9. The cases to which our attention has been drawn do not suggest that cruelty and abandonment are the only grounds on which separate maintenance could be allowed to a wife. These two grounds are no doubt enumerated but it is also recognised that wherever the wife lives away from the husband for justifiable reasons she is entitled to separate maintenance. In the circumstances we have set out above there can be little doubt that the plaintiff was obliged to live away from her husband and justifiably did so. It has not been suggested that she has done so for any improper purpose.

10. During the pendency of the suit however an offer was made on behalf of the defendant that he is willing to take the plaintiff back and it is argued that on that ground her right to maintenance should be negatived. Decided cases have recognised that an offer of this kind has got to be carefully scrutinised with a view to determine whether it was a bona fide offer. The circumstances we have already adverted to and the allegation in the written statement about defendant's suspicion as to the plaintiff's fidelity make it difficult for us to believe that it is a bona fide offer. As we have said before no such offer was made even in Ex. A-1 and in fact at no time before the written statement was filed. This clearly suggests that the offer is now made only for the purpose of defeating this claim for maintenancE.After the contemplated marriage fell through, it is admitted that the defendant has married two other wives. In these circumstances we are not prepared to take the defendant's offer seriously nor treat it as a reason for denying separate maintenance to the wife.
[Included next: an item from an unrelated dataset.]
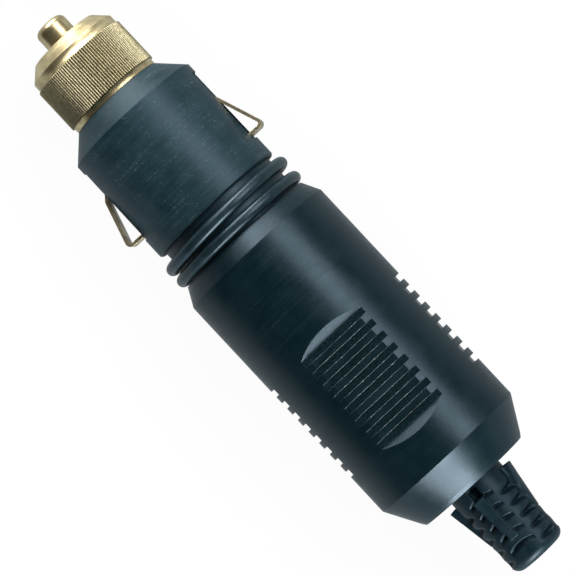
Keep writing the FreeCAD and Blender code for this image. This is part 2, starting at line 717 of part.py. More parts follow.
# Cord boot: rubber, pulled through the handle's rear wall up to its flange. Staggered flat slots let it
# bend, and four tapered fins bridge them.
def cord_boot():
    inner = "(boot_reach + rear_wall)"
    boot = turned("boot_turning", TAIL, [
        ("0", "cord_bore"), ("0", "boot_radius"), (inner, "boot_radius"), (inner, "boot_flange_radius"),
        (inner + " + boot_flange_thick", "boot_flange_radius"), (inner + " + boot_flange_thick", "cord_bore")])
    rim = [index for index, edge in enumerate(boot.Shape.Edges)
           if abs(edge.CenterOfMass.x - boot.Shape.BoundBox.XMin) < 0.01
           and edge.Length > 2 * math.pi * (get("boot_radius") - 0.01)]
    rounded(boot, rim, "boot_round")
    clear = "(boot_radius + 1)"
    slots = []
    for name, plane, setback, floor in (("front", "XZ_Plane", "front_slot_setback", "front_slot_floor"),
                                        ("side", "XY_Plane", "side_slot_setback", "side_slot_floor")):
        start = "(" + setback + " + slot_pitch * (slot_count - 1))"
        loops = [[(start + " - slot_width / 2", way + floor), (start + " - slot_width / 2", way + clear),
                  (start + " + slot_width / 2", way + clear), (start + " + slot_width / 2", way + floor)]
                 for way in ("", "-")]
        slots.append(pocket(boot, plane, name + "_slots", "2 * boot_radius + 2", *loops))
        repeated(boot, slots[-1], "slot_pitch", "slot_count")
    tip = "(boot_reach - fin_gap)"
    fins = []
    for quarter, root in enumerate(("front_slot_floor", "side_slot_floor") * 2):
        fin = doc.addObject("PartDesign::Body", "fin_%d" % quarter)
        pad = fin.newObject("PartDesign::Pad", "fin_pad_%d" % quarter)
        pad.Profile = outline(fin, "XZ_Plane", [
            (tip, root), (tip, "fin_radius"), (tip + " - fin_length", "boot_radius"),
            (tip + " - fin_length", root)])
        pad.Midplane = True
        pad.setExpression("Length", tie("fin_width"))
        fin.setExpression("Placement.Base.x", tie(TAIL))
        fin.Placement.Rotation = FreeCAD.Rotation(FreeCAD.Vector(1, 0, 0), 90 * quarter)
        fins.append(fin)
    rubber = joined("cord_boot", boot, *fins)
    rubber.Placement.Rotation = FreeCAD.Rotation(FreeCAD.Vector(1, 0, 0), -get("boot_roll"))
    return rubber


contact_pin()
end_cap()
pin_washer()
fuse()
fuse_spring()
rear_contact()
nose_barrel()
side_spring("side_spring_left", 1, get("leaf_rise_left"), get("apex_left"))
side_spring("side_spring_right", -1, get("leaf_rise_right"), get("apex_right"))
ground_yoke()
positive_tab()
sealing_ring("sealing_ring_front", "front_ring_setback", get("front_ring_skew"))
sealing_ring("sealing_ring_rear", "rear_ring_setback", 0)
handle_body()
terminal_block()
saddle_washers()
screw_pair("terminal_screws", TERMINAL, "(tab_inner + tab_outer) / 2",
           "(-block_top + yoke_thick + saddle_thick)", "screw_length", "screw_head_radius",
           "screw_head_height")
cord_clamp()
screw_pair("clamp_screws", "(" + CLAMP_REAR + " + clamp_length / 2)", "clamp_spread",
           "(clamp_gap + clamp_thick)", "clamp_screw_length", "clamp_head_radius", "clamp_head_height")
cord_boot()

PIECES = [
    "contact_pin", "end_cap", "pin_washer", "fuse_cap_front", "fuse_cap_rear", "fuse_glass", "fuse_wire",
    "fuse_spring", "rear_contact", "nose_barrel", "side_spring_left", "side_spring_right", "ground_yoke",
    "positive_tab", "sealing_ring_front", "sealing_ring_rear", "handle_body", "terminal_block",
    "saddle_washers", "terminal_screws", "cord_clamp", "clamp_screws", "cord_boot"]
SOLIDS = {"saddle_washers": 2, "terminal_screws": 2, "clamp_screws": 2}

doc.recompute()
for thing in doc.Objects:
    if "Invalid" in thing.State or "Error" in thing.State:
        raise RuntimeError(thing.Name + " failed")
os.makedirs("parts", exist_ok=True)
for name in PIECES:
    piece = doc.getObject(name)
    piece.Label = name
    shape = piece.Shape
    if shape.isNull() or not shape.isValid() or len(shape.Solids) != SOLIDS.get(name, 1):
        raise RuntimeError(name + " isn't sound")
    shape.exportStep("parts/" + name + ".step")
    box = shape.BoundBox
    print("%-18s %8.1f mm3  x %6.2f %6.2f  y %6.2f %6.2f  z %6.2f %6.2f" % (
        name, shape.Volume, box.XMin, box.XMax, box.YMin, box.YMax, box.ZMin, box.ZMax))
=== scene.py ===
"""Lighter plug, lying on its handle with the grip up. Metres, in the frame of its CAD solids:
the tip points along +X, the grip hollow faces +Z, and the left side spring is at +Y."""

import math

import bmesh
import bpy
from mathutils import Matrix, Vector, noise as noise_field


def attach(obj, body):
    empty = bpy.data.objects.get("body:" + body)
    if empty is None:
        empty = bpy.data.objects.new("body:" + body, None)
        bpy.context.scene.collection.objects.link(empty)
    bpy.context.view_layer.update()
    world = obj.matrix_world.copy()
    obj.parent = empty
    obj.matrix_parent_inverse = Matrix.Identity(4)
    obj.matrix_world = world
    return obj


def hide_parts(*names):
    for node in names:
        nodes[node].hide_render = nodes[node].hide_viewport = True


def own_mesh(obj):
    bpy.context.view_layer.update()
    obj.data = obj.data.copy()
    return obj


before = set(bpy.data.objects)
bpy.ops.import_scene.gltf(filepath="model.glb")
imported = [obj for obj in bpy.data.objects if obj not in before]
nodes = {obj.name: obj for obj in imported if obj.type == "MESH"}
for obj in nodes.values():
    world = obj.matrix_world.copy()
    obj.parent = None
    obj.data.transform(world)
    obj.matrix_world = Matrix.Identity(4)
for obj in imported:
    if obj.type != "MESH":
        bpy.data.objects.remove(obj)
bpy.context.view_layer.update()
MM = 0.001

# Nose barrel: one black moulding, a stepped tube that carries everything at the front. It has been in
# and out of sockets for years, so it is rubbed all round and its edges have gone pale.


def finish(name, colour, roughness, metal=0.0):
    """A new material for one of the plug's finishes: the material, its tree and its shader."""
    material = bpy.data.materials.new(name)
    material.use_nodes = True
    tree = material.node_tree
    shader = tree.nodes["Principled BSDF"]
    shader.inputs["Base Color"].default_value = (*colour, 1)
    shader.inputs["Roughness"].default_value = roughness
    shader.inputs["Metallic"].default_value = metal
    return material, tree, shader


def plug_in(tree, socket, value):
    """A link where the value is another node's output, and a plain setting otherwise."""
    if isinstance(value, bpy.types.NodeSocket):
        tree.links.new(value, socket)
    else:
        socket.default_value = value


def math_node(tree, operation, *values):
    node = tree.nodes.new("ShaderNodeMath")
    node.operation = operation
    for socket, value in zip(node.inputs, values):
        plug_in(tree, socket, value)
    return node.outputs[0]


def product(tree, first, *others):
    for other in others:
        first = math_node(tree, "MULTIPLY", first, other)
    return first


def places(tree):
    """Where a point is on the plug: its x, y and z in millimetres, and its distance from the axis."""
    point = tree.nodes.new("ShaderNodeTexCoord").outputs["Object"]
    scaled = tree.nodes.new("ShaderNodeVectorMath")
    scaled.operation = "SCALE"
    tree.links.new(point, scaled.inputs[0])
    scaled.inputs["Scale"].default_value = 1 / MM
    parts = tree.nodes.new("ShaderNodeSeparateXYZ")
    tree.links.new(scaled.outputs[0], parts.inputs[0])
    x, y, z = parts.outputs
    across = math_node(tree, "ADD", product(tree, y, y), product(tree, z, z))
    return x, y, z, math_node(tree, "SQRT", across)


def vector(tree, *values):
    node = tree.nodes.new("ShaderNodeCombineXYZ")
    for socket, value in zip(node.inputs, values):
        plug_in(tree, socket, value)
    return node.outputs[0]


def noise(tree, point, scale, detail=3.0, roughness=0.5):
    node = tree.nodes.new("ShaderNodeTexNoise")
    plug_in(tree, node.inputs["Vector"], point)
    node.inputs["Scale"].default_value = scale
    node.inputs["Detail"].default_value = detail
    node.inputs["Roughness"].default_value = roughness
    return node.outputs["Fac"]


def ranged(tree, value, low, high, new_low=0.0, new_high=1.0):
    """A value moved from one range to another, and kept inside it."""
    node = tree.nodes.new("ShaderNodeMapRange")
    for socket, setting in zip(node.inputs, (value, low, high, new_low, new_high)):
        plug_in(tree, socket, setting)
    return node.outputs[0]


def within(tree, value, low, high, edge):
    """1 between two places and 0 outside them, with an edge as wide as told."""
    return product(tree, ranged(tree, value, low - edge, low), ranged(tree, value, high + edge, high))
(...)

11. As the determination of a question of this kind largely depends upon the facts and circumstances of the case, we do not think it necessary to advert at length to the cases cited before us. On behalf of the appellant Mr. Srinivasa Iyengar relied upon the judgment of the Privy Council in Bommadevara Naganna Nayudu Bahadur v. Bommadevara Rajya Lakshmidevi Amma (1928) 55 M.L.J. 242 , but their Lordships proceeded in that case on the footing that it was the wife that voluntarily left the husband's house and if anything it was the husband who had very legitimate grounds to complain of her conduct. They found that for more than twenty years she never wished to go back to the husband's house. On the other hand she brought forward a false story that she was attempted to be poisoned by the husband. The circumstances of the present case are not by any means analogous. The other case referred to by Mr. Srinivasa Iyengar, viz., Krishna Aiyar v. Balammal I.L.R (1910) 34 Mad. 398, is no doubt authority for the proposition that an agreement between a husband and wife to live separate must be regarded as opposed to public policy and not enforced. Such is not the purpose of the present suit. The circumstances under which the plaintiff was made to live at Bangalore and the defendant agreed to maintain her are relied on only to support the plea of abandonment and to answer the defendant's present offer to take her back.
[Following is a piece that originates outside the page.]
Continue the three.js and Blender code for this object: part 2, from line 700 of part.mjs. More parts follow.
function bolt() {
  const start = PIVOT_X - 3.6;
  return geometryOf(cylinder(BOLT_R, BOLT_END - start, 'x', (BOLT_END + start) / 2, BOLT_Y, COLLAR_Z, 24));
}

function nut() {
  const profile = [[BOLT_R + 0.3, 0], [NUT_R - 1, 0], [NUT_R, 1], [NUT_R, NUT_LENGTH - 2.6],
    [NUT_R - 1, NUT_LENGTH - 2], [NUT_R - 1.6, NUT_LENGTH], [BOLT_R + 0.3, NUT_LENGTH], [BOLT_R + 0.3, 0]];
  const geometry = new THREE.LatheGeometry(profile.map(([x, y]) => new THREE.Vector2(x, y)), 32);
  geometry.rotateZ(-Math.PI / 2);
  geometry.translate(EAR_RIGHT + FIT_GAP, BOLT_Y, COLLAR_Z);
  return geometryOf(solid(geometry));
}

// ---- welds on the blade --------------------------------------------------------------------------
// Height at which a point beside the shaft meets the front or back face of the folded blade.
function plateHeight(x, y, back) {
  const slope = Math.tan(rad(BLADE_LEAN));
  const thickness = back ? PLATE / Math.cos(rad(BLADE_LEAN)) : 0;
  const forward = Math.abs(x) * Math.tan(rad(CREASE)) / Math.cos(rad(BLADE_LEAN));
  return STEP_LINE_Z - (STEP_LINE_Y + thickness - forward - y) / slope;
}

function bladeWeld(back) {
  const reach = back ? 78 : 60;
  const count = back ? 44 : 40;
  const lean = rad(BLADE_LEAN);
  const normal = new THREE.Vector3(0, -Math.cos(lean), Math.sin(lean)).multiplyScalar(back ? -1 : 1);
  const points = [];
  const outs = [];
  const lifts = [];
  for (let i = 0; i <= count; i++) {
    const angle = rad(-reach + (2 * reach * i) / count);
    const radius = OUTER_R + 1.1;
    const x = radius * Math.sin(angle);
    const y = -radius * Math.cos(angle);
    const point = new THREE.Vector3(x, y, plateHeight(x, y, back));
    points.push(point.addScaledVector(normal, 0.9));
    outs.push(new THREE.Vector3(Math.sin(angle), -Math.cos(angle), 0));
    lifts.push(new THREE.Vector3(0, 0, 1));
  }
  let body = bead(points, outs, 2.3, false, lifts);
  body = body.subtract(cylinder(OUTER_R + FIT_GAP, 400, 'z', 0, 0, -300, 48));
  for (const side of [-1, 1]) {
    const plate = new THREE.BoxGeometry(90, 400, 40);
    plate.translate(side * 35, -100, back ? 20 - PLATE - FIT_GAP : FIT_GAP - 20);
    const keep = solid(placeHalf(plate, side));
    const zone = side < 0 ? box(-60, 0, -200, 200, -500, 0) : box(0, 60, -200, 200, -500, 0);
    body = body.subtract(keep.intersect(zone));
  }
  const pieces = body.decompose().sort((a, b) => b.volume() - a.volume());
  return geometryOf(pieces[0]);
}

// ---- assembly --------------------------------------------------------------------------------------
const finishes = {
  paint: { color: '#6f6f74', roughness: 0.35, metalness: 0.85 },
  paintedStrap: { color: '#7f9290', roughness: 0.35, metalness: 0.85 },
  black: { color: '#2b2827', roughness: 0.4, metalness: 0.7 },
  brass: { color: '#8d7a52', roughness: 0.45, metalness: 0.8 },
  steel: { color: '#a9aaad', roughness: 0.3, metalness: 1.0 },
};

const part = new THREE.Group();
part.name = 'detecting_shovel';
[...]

12. Our attention was drawn to the observations in Mayne's Hindu Law, and to certain observations in Yamunabai and Narayan Jaganath Bhide v. Narayan Moreshvar Pendse I.L.R (1876) 1 Bom. 164 with reference to the nature of the cruelty that must be proved. These observations have formed the subject of comment in later cases but, as we have already said, we are not basing our decision on cruelty, it is unnecessary to say more about that point. We may however refer to the observations of Venkatasubba Rao, J., in Sheenappaya v. Rajamma : AIR1922Mad399 that it is reasonable to hold that the grounds which would be available to a wife to defeat a suit for restitution of conjugal rights would also entitle her to live apart from her husband and claim separate maintenance. If we may regard the defendant's present offer to take her back as analogous to the institution of a suit for conjugal rights, there are several authorities which will justify the Court in refusing the relief by way of restitution of conjugal rights to a person in the position of the defendant even though cruelty may not be proved. See Musammat Maqboolan v. Ramzan I.L.R(1927) 2 Luck 482, Husaini Begam v. Muhammad Rustam Ali Khan I.L.R(1906) 29 All. 222, Kondal Rayal Reddiar v. Ranganayaki Ammal : (1923)45MLJ186 , Bai Jivi v. Narsingh Lalbhai I.L.R (1926) 51 Bom. 329 and Ude Singh v. Mst. Daulat Kaur I.L.R (1934) 16 Lah. 892. We accordingly see no reason to interfere with the decision of the lower Court that the plaintiff is entitled to claim separate maintenance.
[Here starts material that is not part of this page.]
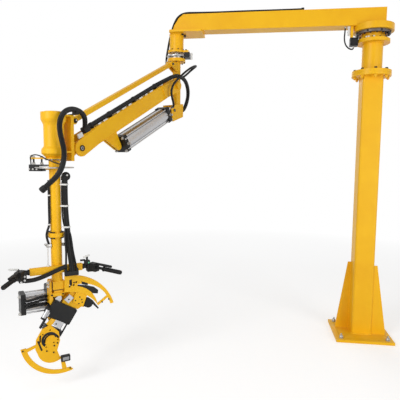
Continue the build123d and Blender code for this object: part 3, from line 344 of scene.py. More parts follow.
class Finish(Nodes):
    def __init__(self, name):
        self.material = bpy.data.materials.new(name)
        self.material.use_nodes = True
        super().__init__(self.material.node_tree)
        self.surface = self.tree.nodes["Principled BSDF"]
        self.place = Wire(self, self.node("ShaderNodeTexCoord", {}, {}).outputs["Object"])

    def noiseAt(self, place, scale, detail, rough):
        made = self.node("ShaderNodeTexNoise", {}, {"Vector": place, "Scale": scale, "Detail": detail,
                                                    "Roughness": rough})
        return Wire(self, made.outputs["Fac"])

    def noise(self, scale, detail, rough, stretch=None):
        place = self.place
        if stretch is not None:
            place = Wire(self, self.node("ShaderNodeVectorMath", {"operation": "MULTIPLY"},
                                         {0: place, 1: stretch}).outputs[0])
        return self.noiseAt(place, scale, detail, rough)

    def grained(self, axis, scale, shrink):
        # noise drawn out along an axis: the place's three shares, the one along the axis made small
        first, second, axis = squareTo(axis)
        x, y, z = [Wire(self, self.node("ShaderNodeVectorMath", {"operation": "DOT_PRODUCT"},
                                        {0: self.place, 1: tuple(a)}).outputs["Value"])
                   for a in (first, second, axis)]
        place = Wire(self, self.node("ShaderNodeCombineXYZ", {}, {0: x, 1: y, 2: z * shrink}).outputs[0])
        return self.noiseAt(place, scale, 4.0, 0.6)

    def upness(self):
        normal = Wire(self, self.node("ShaderNodeNewGeometry", {}, {}).outputs["Normal"])
        return Wire(self, self.node("ShaderNodeSeparateXYZ", {}, {0: normal}).outputs["Z"])

    def bump(self, height, distance, strength=1.0):
        made = self.node("ShaderNodeBump", {}, {"Height": height, "Distance": distance, "Strength": strength})
        self.tree.links.new(made.outputs[0], self.surface.inputs["Normal"])

    def feed(self, **sockets):
        for key, value in sockets.items():
            key = {"colour": "Base Color", "roughness": "Roughness", "metallic": "Metallic",
                   "coat": "Coat Weight", "coatRoughness": "Coat Roughness",
                   "specular": "Specular IOR Level"}[key]
            if isinstance(value, Wire):
                self.tree.links.new(value.socket, self.surface.inputs[key])
            else:
                self.surface.inputs[key].default_value = value
        return self.material


def shade(tone, share=1.0):
    return tuple(share * c for c in tone) + (1,)


def yellowPaint():
    look = {"colour": (0.900, 0.500, 0.008, 1), "deep": (0.840, 0.430, 0.005, 1),
            "pale": (0.930, 0.560, 0.015, 1), "scuff": (0.300, 0.170, 0.030, 1), "dust": (0.78, 0.56, 0.20, 1)}
    paint = Finish("yellowPaint")
    broad = paint.noise(2.3, 3, 0.6)
    cloud = paint.noise(11.0, 4, 0.6)
    colour = paint.mixed(broad.steep(0.35, 0.68), look["deep"], look["colour"])
    colour = paint.mixed(cloud.steep(0.55, 0.8) * 0.35, colour, look["pale"])
    runs = paint.noise(9.0, 4, 0.7, stretch=(1, 1, 0.12)).steep(0.62, 0.82)
    colour = paint.mixed(runs * 0.22, colour, look["deep"])
    specks = paint.noise(75.0, 5, 0.72).steep(0.70, 0.76) * paint.noise(5.0, 2, 0.5).steep(0.48, 0.66)
    colour = paint.mixed(specks * 0.7, colour, look["scuff"])
    dust = paint.upness().steep(0.6, 1.0) * cloud.steep(0.35, 0.7)
    colour = paint.mixed(dust * 0.15, colour, look["dust"])
    grain = paint.noise(420.0, 2, 0.5)
    paint.bump(grain * 0.5 + cloud * 0.6 - specks * 0.4, 0.0006, 0.35)
    return paint.feed(colour=colour, roughness=0.36 + cloud * 0.10 + dust * 0.20 + specks * 0.3, coat=0.04,
                      coatRoughness=0.20, specular=0.25)


def machinedSteel(name, tone, axis, roughness, metallic=1.0):
    # turned or ground steel, its marks drawn out across the axis
    steel = Finish(name)
    marks = steel.grained(axis, 260.0, 6.0)
    stain = steel.noise(14.0, 4, 0.65)
    colour = steel.mixed(stain.steep(0.45, 0.8) * 0.55, shade(tone), shade(tone, 0.62))
    steel.bump(marks, 0.0003, 0.25)
    return steel.feed(colour=colour, roughness=roughness - 0.06 + marks * 0.12 + stain * 0.10,
                      metallic=metallic)


def drawnAlloy(name, tone, axis, roughness=0.26):
    # an extruded barrel, with fine lines along the axis
    alloy = Finish(name)
    lines = alloy.grained(axis, 340.0, 0.01)
    patch = alloy.noise(9.0, 3, 0.6)
    colour = alloy.mixed(lines * 0.5, shade(tone), shade(tone, 0.80))
    colour = alloy.mixed(patch.steep(0.55, 0.8) * 0.3, colour, shade(tone, 0.70))
    alloy.bump(lines, 0.0002, 0.2)
    return alloy.feed(colour=colour, roughness=roughness + patch * 0.12, metallic=0.92)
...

13. Coming next to the question of the rate of maintenance, we cannot help thinking that the rates awarded by the lower Court are excessive and unduly onerous to the defendant.

* * * *

14. Their Lordships discuss the evidence and hold that they think that the proper direction will be that from 1st June, 1930, to the date of the lower Court's decree, the plaintiff should get maintenance for herself and her daughter together at the rate of Rs. 250 per mensem and that from the date of the lower Court's decree, the maintenance should be at Rs. 350 per mensem. But we do not think that on this ground we should interfere with the award of costs in the lower Court. So far as this appeal is concerned, as the principal ground of appeal has substantially failed, the appellant will pay the respondent's costs.

15. The memorandum of objections is dismissed.

16. Mr. Srinivasa Iyengar invited us to add a provision in the decree reserving liberty to the appellant to apply for a revision of the rate of maintenance in the execution department itself, in the event of circumstances justifying a change of the rate of maintenance. Some Bombay cases were relied on as justifying such a direction; we are by no means sure that this will be strictly in accordance with the provisions of the Civil Procedure Code. But even apart from that consideration, we do not think it expedient to insert any such provision in the decree, because it will merely be a standing invitation to the parties to avail themselves of that liberty. If really either party thinks that there has been such a change of circumstances as to justify a revision of the rate of maintenance, the remedy by way of suit will always be available.